Добился ли он? был ли услышан?.. Косвенно нам отвечает В.В. Розанов, вспоминая свои гимназические 60-е; Пушкина тогда не только не читали, но даже и не вспоминали, настолько он был неактуален и неинтересен; Некрасовым же зачитывались до одурения, жадно ловили каждую строку. «Аристократизм», культ чести и благородства, какие-либо проявления патриотизма, тем более преданности августейшей фамилии вызывали у молодых только смех. Над умами властвовали Толстой, Достоевский, Тургенев, Чернышевский, Некрасов, Писарев, Герцен. И не один «пламенный революционер» вступил на свой бурный жизненный путь именно под влиянием прочитанного модного романа на социальную тему, вдохновившись примером «железной воли» Рахметова или умиравшего на баррикадах Рудина…
Это было начало конца не только русской литературы, но всей России, какой ее знал Вяземский. Начало того, о чем с горечью и желчью говорил Иван Алексеевич Бунин.
Конечно, теперь нам ясно, что по самому строгому счету Вяземский был прав, когда отзывался о послепушкинской литературе как о «книгопрядильной промышленности», на которой основано благосостояние «вшивого рынка». С внешней стороны «приличия», разумеется, соблюдались: нападки Писарева на Пушкина были осуждены, сформировался устойчивый пушкинский культ, достигший апогея в 1899-м, в год столетнего юбилея, — но, за немногими исключениями, русские писатели конца столетия склонялись перед Пушкиным и клялись его именем, вовсе не чувствуя себя его духовными наследниками.

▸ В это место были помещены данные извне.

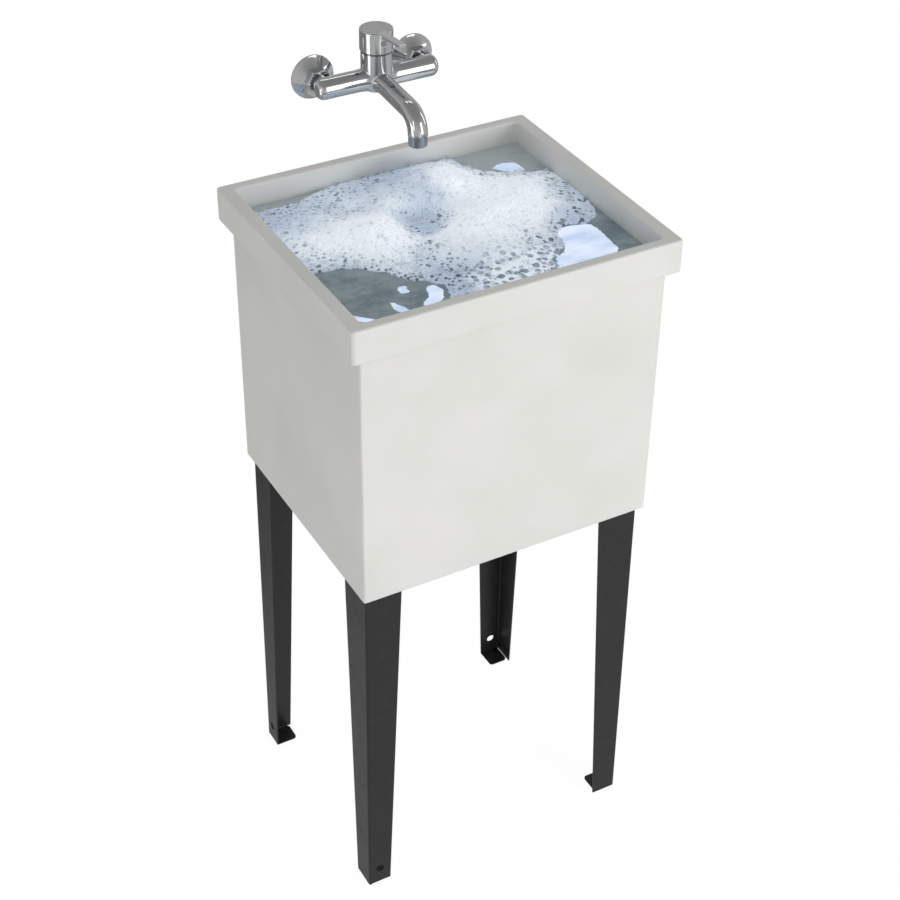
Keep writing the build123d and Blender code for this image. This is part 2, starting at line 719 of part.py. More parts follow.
def union_pieces(side):
    """The nut, the eccentric union and the rosette of one inlet."""
    x = side * inlet_spacing / 2
    with BuildPart() as nut:
        nut_end = collar_back + union_nut_end
        with BuildSketch(mixer_plane(x, union_nut_front, 0, z_dir=(0, 1, 0))):
            RegularPolygon(union_nut_flat, 6, major_radius=False)
        extrude(amount=nut_end - union_nut_front)
        with BuildSketch(mixer_plane(x, union_nut_front, 0, z_dir=(0, 1, 0))):
            Circle(boss_radius + thread_fit)
        extrude(amount=collar_back - union_nut_front, mode=Mode.SUBTRACT)
        with BuildSketch(mixer_plane(x, collar_back, 0, z_dir=(0, 1, 0))):
            Circle(union_neck_radius + thread_fit)
        extrude(amount=union_nut_end, mode=Mode.SUBTRACT)
    with BuildPart() as pipe:
        neck_back = collar_back + union_neck_length
        pipe_front = neck_back + union_step_length
        with BuildSketch(mixer_plane(x, boss_face, 0, z_dir=(0, 1, 0))):
            Circle(union_collar_radius)
        extrude(amount=union_collar_thickness)
        with BuildSketch(mixer_plane(x, collar_back, 0, z_dir=(0, 1, 0))):
            Circle(union_neck_radius)
        extrude(amount=union_neck_length)
        with BuildSketch(mixer_plane(x, neck_back, 0, z_dir=(0, 1, 0))):
            Circle(union_neck_radius)
        with BuildSketch(mixer_plane(x, pipe_front, inlet_rise, z_dir=(0, 1, 0))):
            Circle(union_pipe_radius)
        loft(ruled=True)
        with BuildSketch(mixer_plane(x, pipe_front, inlet_rise, z_dir=(0, 1, 0))):
            Circle(union_pipe_radius)
        extrude(amount=mixer_standoff - pipe_front)
        with BuildSketch(mixer_plane(x, mixer_standoff, inlet_rise, z_dir=(0, 1, 0))):
            Circle(union_tail_radius)
        extrude(amount=union_tail)
        with BuildSketch(mixer_plane(x, boss_face, inlet_rise / 2, z_dir=(0, 1, 0))):
            Circle(union_bore)
        extrude(amount=mixer_standoff + union_tail - boss_face, mode=Mode.SUBTRACT)
    with BuildPart() as rosette:
        hole = union_pipe_radius + rosette_fit
        front = mixer_standoff - rosette_depth
        back = mixer_standoff
        middle_radius = between(rosette_neck_radius, rosette_radius, rosette_waist)
        middle = (middle_radius, front + rosette_depth * rosette_waist)
        inner_middle = (middle[0] - rosette_shell / 2, middle[1] + rosette_shell)
        axis_origin = (mixer_offset_x + x, mixer_y, mixer_height + inlet_rise)
        with BuildSketch(mixer_plane(x, 0, inlet_rise)):
            with BuildLine():
                Polyline((hole, front + rosette_shell), (hole, front), (rosette_neck_radius, front))
                ThreePointArc((rosette_neck_radius, front), middle, (rosette_radius, back - rosette_rim))
                Polyline(
                    (rosette_radius, back - rosette_rim),
                    (rosette_radius, back),
                    (rosette_radius - rosette_shell, back),
                )
                ThreePointArc(
                    (rosette_radius - rosette_shell, back),
                    inner_middle,
                    (rosette_neck_radius - rosette_shell / 2, front + rosette_shell),
                )
                Line(
                    (rosette_neck_radius - rosette_shell / 2, front + rosette_shell),
                    (hole, front + rosette_shell),
                )
            make_face()
        revolve(axis=Axis(axis_origin, (0, 1, 0)))
    return nut, pipe, rosette


union_nut_left, union_left, rosette_left = union_pieces(-1)
union_nut_right, union_right, rosette_right = union_pieces(1)

with BuildPart() as union_washers:
    for side in (-1, 1):
        with BuildSketch(mixer_plane(side * inlet_spacing / 2, boss_reach, 0, z_dir=(0, 1, 0))):
            Circle(union_collar_radius)
            Circle(boss_bore, mode=Mode.SUBTRACT)
        extrude(amount=union_washer_thickness)

# ---- Cartridge: two ceramic discs, a turning head, and the stem that rocks in it on a pin ----------------
lip_bottom = cartridge_shell_top - chamber_lip
head_radius = chamber_radius - head_neck_fit
lip_radius = chamber_radius - chamber_lip
head_neck_radius = lip_radius - head_neck_fit


def cut_ports():
    """Cut the two inlets and the outlet out of the open sketch."""
    with Locations((-inlet_port_x, inlet_port_y), (inlet_port_x, inlet_port_y)):
        Circle(inlet_port_radius, mode=Mode.SUBTRACT)
    with Locations((0, outlet_port_y)):
        Circle(outlet_port_radius, mode=Mode.SUBTRACT)


with BuildPart() as cartridge_seal:
    with BuildSketch(mixer_plane(0, 0, cartridge_well_floor)):
        Circle(cartridge_radius - socket_fit)
        cut_ports()
    extrude(amount=cartridge_seal_thickness)

with BuildPart() as cartridge_base:
    with BuildSketch(mixer_plane(0, 0, base_bottom)):
        Circle(cartridge_radius)
        cut_ports()
    extrude(amount=cartridge_base_thickness)

with BuildPart() as cartridge_shell:
    with BuildSketch(VALVE_SECTION):
        Polygon(
            (chamber_radius, base_top),
            (cartridge_radius, base_top),
            (cartridge_radius, cartridge_shell_top),
            (lip_radius, cartridge_shell_top),
            (lip_radius, lip_bottom),
            (chamber_radius, lip_bottom),
            align=None,
        )
    revolve(axis=VALVE_AXIS)

with BuildPart() as fixed_disc:
    with BuildSketch(mixer_plane(0, 0, base_top)):
        Circle(head_radius)
        cut_ports()
    extrude(amount=disc_thickness)

with BuildPart() as moving_disc:
    with BuildSketch(mixer_plane(0, moving_disc_offset, moving_bottom)):
        Circle(moving_disc_radius)
    extrude(amount=moving_disc_thickness)
    with BuildSketch(mixer_plane(0, mixing_recess_y, moving_bottom)):
        RectangleRounded(mixing_recess_width, mixing_recess_length, mixing_recess_radius)
    extrude(amount=mixing_recess_depth, mode=Mode.SUBTRACT)

# The carrier glued on the moving disc, with the slot that the stem's tip pushes in.
with BuildPart() as disc_carrier:
    with BuildSketch(mixer_plane(0, moving_disc_offset, moving_top)):
        Circle(moving_disc_radius)
    extrude(amount=carrier_thickness)
    with BuildSketch(mixer_plane(0, -carrier_slot_shift, moving_top)):
        Rectangle(carrier_slot_width, carrier_slot_length)
    extrude(amount=carrier_thickness, mode=Mode.SUBTRACT)

with BuildPart() as turning_head:
    with BuildSketch(VALVE_SECTION):
        Polygon(
            (0, head_bottom),
            (head_radius, head_bottom),
            (head_radius, lip_bottom - disc_gap),
            (head_neck_radius, lip_bottom - disc_gap),
            (head_neck_radius, cartridge_shell_top),
            (0, cartridge_shell_top),
            align=None,
        )
    revolve(axis=VALVE_AXIS)
    with BuildSketch(mixer_plane(0, head_slot_shift, head_bottom)):
        Rectangle(head_slot_width, head_slot_length)
    extrude(amount=cartridge_shell_top - head_bottom, mode=Mode.SUBTRACT)
    with BuildSketch(mixer_plane(-head_radius, 0, pivot_height, z_dir=(1, 0, 0), x_dir=(0, 1, 0))):
        Circle(pin_radius + pin_fit)
    extrude(amount=2 * head_radius, mode=Mode.SUBTRACT)

with BuildPart() as stem_pin:
    with BuildSketch(mixer_plane(-pin_length / 2, 0, pivot_height, z_dir=(1, 0, 0), x_dir=(0, 1, 0))):
        Circle(pin_radius)
    extrude(amount=pin_length)

with BuildPart() as lever_stem:
    with BuildSketch(mixer_plane(0, 0, stem_tip_end)):
        Circle(stem_tip_radius)
    extrude(amount=stem_tip_length)
    with BuildSketch(mixer_plane(0, 0, stem_tip_end + stem_tip_length)):
        Circle(stem_radius)
    extrude(amount=stem_top - stem_tip_end - stem_tip_length)
    with BuildSketch(mixer_plane(-stem_radius, 0, pivot_height, z_dir=(1, 0, 0), x_dir=(0, 1, 0))):
        Circle(pin_radius + pin_fit)
    extrude(amount=2 * stem_radius, mode=Mode.SUBTRACT)

with BuildPart() as cartridge_nut:
    with BuildSketch(mixer_plane(0, 0, cartridge_shell_top)):
        Circle(cartridge_radius)
        Circle(cartridge_nut_opening, mode=Mode.SUBTRACT)
    extrude(amount=cartridge_nut_height)

# ---- Handle: a cap with a flared skirt, so that it rocks clear of the housing, and a flat lever ----------
with BuildPart() as lever_handle:
    with BuildSketch(VALVE_SECTION):
        Polygon(
            (0, cavity_top),
            (cap_cavity_radius, cavity_top),
            (cap_cavity_radius, cap_bottom + cap_flare_height),
            (cap_radius - cap_lip, cap_bottom),
            (cap_radius, cap_bottom),
            (cap_radius, cap_top),
            (0, cap_top),
            align=None,
        )
    revolve(axis=VALVE_AXIS)
    fillet(lever_handle.edges().group_by(Axis.Z)[-1], cap_edge_radius)
    with BuildSketch(mixer_plane(0, -lever_root, cap_top - lever_root_drop, z_dir=(0, -1, 0))):
        RectangleRounded(lever_root_width, lever_root_thickness, lever_root_corner)
    with BuildSketch(mixer_plane(0, -lever_reach, cap_top + lever_tip_rise, z_dir=(0, -1, 0))):
        RectangleRounded(lever_tip_width, lever_tip_thickness, lever_tip_corner)
    loft(ruled=True)
    with BuildSketch(mixer_plane(0, 0, cavity_top)):
        Circle(stem_radius + grub_fit)
    extrude(amount=stem_top - cavity_top, mode=Mode.SUBTRACT)
    with BuildSketch(mixer_plane(0, 0, grub_height, z_dir=(0, -1, 0))):
        Circle(grub_radius + grub_fit)
    extrude(amount=cap_radius, mode=Mode.SUBTRACT)
    with BuildSketch(mixer_plane(0, plug_thickness - cap_radius, grub_height, z_dir=(0, -1, 0))):
        Circle(plug_radius + grub_fit)
    extrude(amount=plug_thickness, mode=Mode.SUBTRACT)

with BuildPart() as lever_screw:
    with BuildSketch(mixer_plane(0, -stem_radius, grub_height, z_dir=(0, -1, 0))):
        Circle(grub_radius)
    extrude(amount=grub_length)
    with BuildSketch(mixer_plane(0, -stem_radius - grub_length, grub_height, z_dir=(0, 1, 0))):
        RegularPolygon(grub_radius / 2, 6)
    extrude(amount=grub_length / 2, mode=Mode.SUBTRACT)

with BuildPart() as index_plug:
    with BuildSketch(mixer_plane(0, plug_thickness - cap_radius, grub_height, z_dir=(0, -1, 0))):
        Circle(plug_radius)
    extrude(amount=plug_thickness + plug_proud)
    fillet(index_plug.edges().group_by(Axis.Y)[0], plug_proud)

# ---- Export ----------------------------------------------------------------------------------------------
PIECES = {
    "tub": tub,
    **legs,
    "leg_screws": leg_screws,
    "leg_washers": leg_washers,
    "drain_strainer": drain_strainer,
    "drain_seal": drain_seal,
    "drain_gasket": drain_gasket,
    "drain_locknut": drain_locknut,
    "tailpiece": tailpiece,
    "tailpiece_washer": tailpiece_washer,
    "tailpiece_nut": tailpiece_nut,
    "stopper": stopper,
    "mixer_body": mixer_body,
    "aerator_housing": aerator_housing,
    "aerator_insert": aerator_insert,
    "aerator_washer": aerator_washer,
    "union_nut_left": union_nut_left,
    "union_nut_right": union_nut_right,
    "union_left": union_left,
    "union_right": union_right,
    "union_washers": union_washers,
    "rosette_left": rosette_left,
    "rosette_right": rosette_right,
    "cartridge_seal": cartridge_seal,
    "cartridge_base": cartridge_base,
    "cartridge_shell": cartridge_shell,
    "fixed_disc": fixed_disc,
    "moving_disc": moving_disc,
    "disc_carrier": disc_carrier,
    "turning_head": turning_head,
    "stem_pin": stem_pin,
    "lever_stem": lever_stem,
    "cartridge_nut": cartridge_nut,
    "lever_handle": lever_handle,
    "lever_screw": lever_screw,
    "index_plug": index_plug,
}

os.makedirs("parts", exist_ok=True)
for name, piece in PIECES.items():
    piece.part.label = name
    export_step(piece.part, f"parts/{name}.step")
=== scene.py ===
"""Utility laundry sink: the finishes of its tub, legs, waste fitting and mixer tap, and the water
that stands in it.

Lengths are in metres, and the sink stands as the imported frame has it: its back at +y, its feet on
z = 0.
"""

import json
import math

import bpy
import numpy as np
from mathutils import Matrix, Vector, noise

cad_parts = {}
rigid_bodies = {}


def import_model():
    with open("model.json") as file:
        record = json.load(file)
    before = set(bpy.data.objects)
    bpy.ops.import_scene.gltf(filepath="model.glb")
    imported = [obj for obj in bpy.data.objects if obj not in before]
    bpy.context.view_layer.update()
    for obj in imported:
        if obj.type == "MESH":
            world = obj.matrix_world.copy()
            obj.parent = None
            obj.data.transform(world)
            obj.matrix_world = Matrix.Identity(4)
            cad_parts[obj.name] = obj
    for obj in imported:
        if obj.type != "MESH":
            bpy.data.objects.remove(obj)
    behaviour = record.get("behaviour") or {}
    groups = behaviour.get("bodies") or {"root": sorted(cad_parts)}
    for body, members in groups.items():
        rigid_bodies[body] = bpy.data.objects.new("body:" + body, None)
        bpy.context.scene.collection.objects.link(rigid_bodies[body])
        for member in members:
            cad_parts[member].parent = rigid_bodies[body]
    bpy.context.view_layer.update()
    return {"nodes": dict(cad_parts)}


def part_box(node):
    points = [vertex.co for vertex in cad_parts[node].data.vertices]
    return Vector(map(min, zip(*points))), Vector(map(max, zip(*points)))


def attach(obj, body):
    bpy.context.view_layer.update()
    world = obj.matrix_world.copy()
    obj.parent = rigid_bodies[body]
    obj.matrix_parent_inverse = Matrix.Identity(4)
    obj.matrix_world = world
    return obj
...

Он стал, по меткому слову Вяземского, «хорошо бальзамированным почетным покойником русской культуры». Гении Серебряного века скорее отталкивались от Пушкина, преодолевали его, нежели развивали его традиции, И только после революции, в изгнании, русская литература в полной мере осознает справедливость формулы Аполлона Григорьева: «Пушкин — это наше всё». Имя Пушкина станет паролем, которым Владислав Ходасевич будет окликаться в надвигающейся тьме; Владимир Набоков взвесит жизнь и честь «на пушкинских весах»; Георгий Иванов отчаянно воскликнет в «Распаде атома»: «Пушкинская Россия, зачем ты нам изменила?! Пушкинская Россия, зачем ты нас предала?!»